- Written request: Among the entries below, find the line with "Write part 2", then quote it and each following line up to and including the line with "return Part.makePolygon(corners +", and nothing else.

- Supplied material:
-- START --

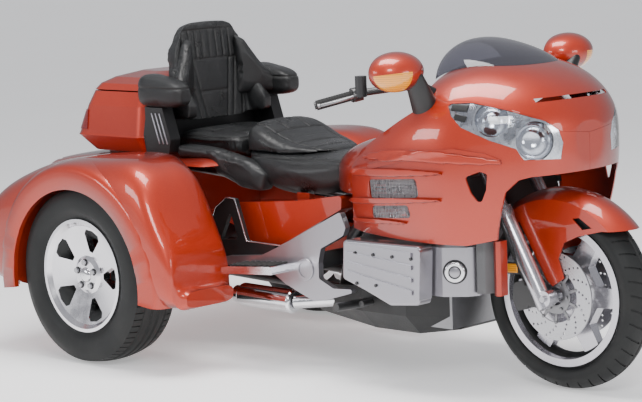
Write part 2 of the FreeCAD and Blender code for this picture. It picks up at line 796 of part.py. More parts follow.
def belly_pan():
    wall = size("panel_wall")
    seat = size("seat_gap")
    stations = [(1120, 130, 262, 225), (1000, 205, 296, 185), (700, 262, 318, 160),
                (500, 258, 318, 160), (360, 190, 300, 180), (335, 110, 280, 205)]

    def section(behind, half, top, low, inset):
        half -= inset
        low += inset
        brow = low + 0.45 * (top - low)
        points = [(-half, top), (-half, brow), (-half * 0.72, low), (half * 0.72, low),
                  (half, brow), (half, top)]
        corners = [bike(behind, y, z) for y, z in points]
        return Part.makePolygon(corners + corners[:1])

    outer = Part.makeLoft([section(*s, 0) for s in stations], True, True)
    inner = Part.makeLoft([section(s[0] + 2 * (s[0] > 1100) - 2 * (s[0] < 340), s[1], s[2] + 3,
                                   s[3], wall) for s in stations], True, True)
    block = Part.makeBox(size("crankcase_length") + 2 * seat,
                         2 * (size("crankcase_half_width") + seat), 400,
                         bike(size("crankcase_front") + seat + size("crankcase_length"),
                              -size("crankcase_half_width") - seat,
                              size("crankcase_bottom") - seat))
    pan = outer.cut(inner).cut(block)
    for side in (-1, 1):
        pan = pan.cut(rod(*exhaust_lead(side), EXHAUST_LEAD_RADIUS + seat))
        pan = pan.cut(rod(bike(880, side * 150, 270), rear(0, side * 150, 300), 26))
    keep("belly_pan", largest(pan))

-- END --
-- START --

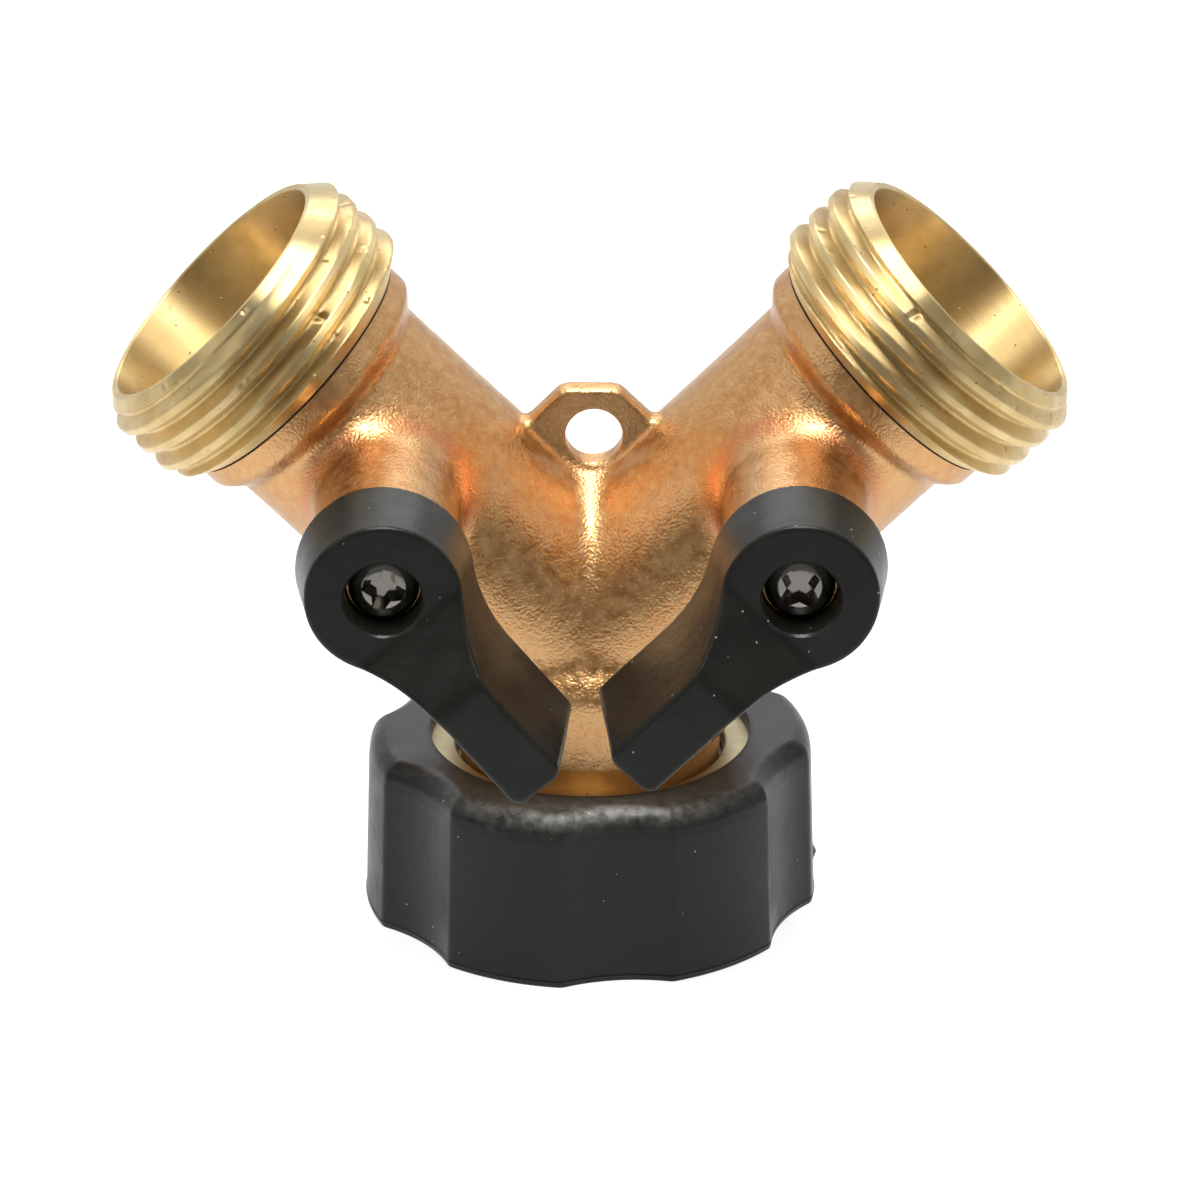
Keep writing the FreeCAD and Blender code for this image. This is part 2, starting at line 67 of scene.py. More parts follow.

-- END --
-- START --

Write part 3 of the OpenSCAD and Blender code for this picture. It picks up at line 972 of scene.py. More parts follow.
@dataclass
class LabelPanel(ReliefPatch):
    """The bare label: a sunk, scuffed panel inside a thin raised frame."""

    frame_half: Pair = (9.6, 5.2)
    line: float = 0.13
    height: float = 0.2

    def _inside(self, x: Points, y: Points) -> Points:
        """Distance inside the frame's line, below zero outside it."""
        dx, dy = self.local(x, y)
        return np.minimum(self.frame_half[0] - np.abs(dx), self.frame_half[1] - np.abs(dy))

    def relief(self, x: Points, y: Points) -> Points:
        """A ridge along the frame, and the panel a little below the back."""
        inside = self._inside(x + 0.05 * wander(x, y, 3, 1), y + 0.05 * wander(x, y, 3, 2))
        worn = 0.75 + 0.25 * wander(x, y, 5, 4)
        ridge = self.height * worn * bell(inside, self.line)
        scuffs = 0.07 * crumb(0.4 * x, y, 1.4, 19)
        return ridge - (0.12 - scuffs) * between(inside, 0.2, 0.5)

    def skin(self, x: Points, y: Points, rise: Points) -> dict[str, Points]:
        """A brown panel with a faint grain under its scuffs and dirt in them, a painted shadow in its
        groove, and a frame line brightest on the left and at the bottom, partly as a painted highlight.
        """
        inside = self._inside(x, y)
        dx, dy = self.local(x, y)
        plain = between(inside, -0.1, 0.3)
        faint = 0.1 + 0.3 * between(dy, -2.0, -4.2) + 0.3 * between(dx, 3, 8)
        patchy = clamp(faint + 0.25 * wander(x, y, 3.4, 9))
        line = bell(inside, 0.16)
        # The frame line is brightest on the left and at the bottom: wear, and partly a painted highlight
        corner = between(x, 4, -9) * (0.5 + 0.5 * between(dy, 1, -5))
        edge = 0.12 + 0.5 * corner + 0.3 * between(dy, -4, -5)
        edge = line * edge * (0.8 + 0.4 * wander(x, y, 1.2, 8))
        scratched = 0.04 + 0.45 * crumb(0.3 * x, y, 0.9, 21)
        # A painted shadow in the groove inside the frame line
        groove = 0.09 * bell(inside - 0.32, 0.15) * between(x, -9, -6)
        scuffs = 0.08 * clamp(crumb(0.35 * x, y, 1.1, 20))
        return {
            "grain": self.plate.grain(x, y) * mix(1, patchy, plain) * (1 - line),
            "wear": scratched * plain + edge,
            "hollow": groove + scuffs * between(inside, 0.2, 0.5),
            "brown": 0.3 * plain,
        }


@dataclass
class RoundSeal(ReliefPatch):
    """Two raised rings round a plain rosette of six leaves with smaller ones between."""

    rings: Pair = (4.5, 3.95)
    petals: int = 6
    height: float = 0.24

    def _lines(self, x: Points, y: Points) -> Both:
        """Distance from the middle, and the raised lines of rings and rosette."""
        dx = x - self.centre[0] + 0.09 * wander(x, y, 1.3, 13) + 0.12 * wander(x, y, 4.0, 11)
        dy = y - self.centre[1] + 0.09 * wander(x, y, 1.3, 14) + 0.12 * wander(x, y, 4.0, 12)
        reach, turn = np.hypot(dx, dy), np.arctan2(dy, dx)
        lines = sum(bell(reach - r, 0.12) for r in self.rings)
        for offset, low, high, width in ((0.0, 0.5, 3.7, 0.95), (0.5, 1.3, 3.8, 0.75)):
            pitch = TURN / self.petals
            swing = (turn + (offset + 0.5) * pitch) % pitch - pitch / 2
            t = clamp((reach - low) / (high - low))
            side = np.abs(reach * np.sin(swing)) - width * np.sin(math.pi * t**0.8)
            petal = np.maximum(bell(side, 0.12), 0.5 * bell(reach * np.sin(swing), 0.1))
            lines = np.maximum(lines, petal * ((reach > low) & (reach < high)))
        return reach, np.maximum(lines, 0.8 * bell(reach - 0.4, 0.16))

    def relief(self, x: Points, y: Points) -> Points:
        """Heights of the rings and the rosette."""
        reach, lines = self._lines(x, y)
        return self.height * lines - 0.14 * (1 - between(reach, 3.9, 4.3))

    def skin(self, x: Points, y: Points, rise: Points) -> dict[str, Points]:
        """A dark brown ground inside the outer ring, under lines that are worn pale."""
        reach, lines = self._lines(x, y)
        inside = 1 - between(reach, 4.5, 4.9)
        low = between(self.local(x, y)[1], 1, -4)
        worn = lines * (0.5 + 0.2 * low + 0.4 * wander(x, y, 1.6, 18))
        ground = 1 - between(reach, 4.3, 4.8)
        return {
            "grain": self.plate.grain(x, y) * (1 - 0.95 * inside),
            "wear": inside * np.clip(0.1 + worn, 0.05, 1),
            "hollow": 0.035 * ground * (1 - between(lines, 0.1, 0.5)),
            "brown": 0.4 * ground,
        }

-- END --

- Final result:
Write part 2 of the FreeCAD and Blender code for this picture. It picks up at line 796 of part.py. More parts follow.
def belly_pan():
    wall = size("panel_wall")
    seat = size("seat_gap")
    stations = [(1120, 130, 262, 225), (1000, 205, 296, 185), (700, 262, 318, 160),
                (500, 258, 318, 160), (360, 190, 300, 180), (335, 110, 280, 205)]

    def section(behind, half, top, low, inset):
        half -= inset
        low += inset
        brow = low + 0.45 * (top - low)
        points = [(-half, top), (-half, brow), (-half * 0.72, low), (half * 0.72, low),
                  (half, brow), (half, top)]
        corners = [bike(behind, y, z) for y, z in points]
        return Part.makePolygon(corners + corners[:1])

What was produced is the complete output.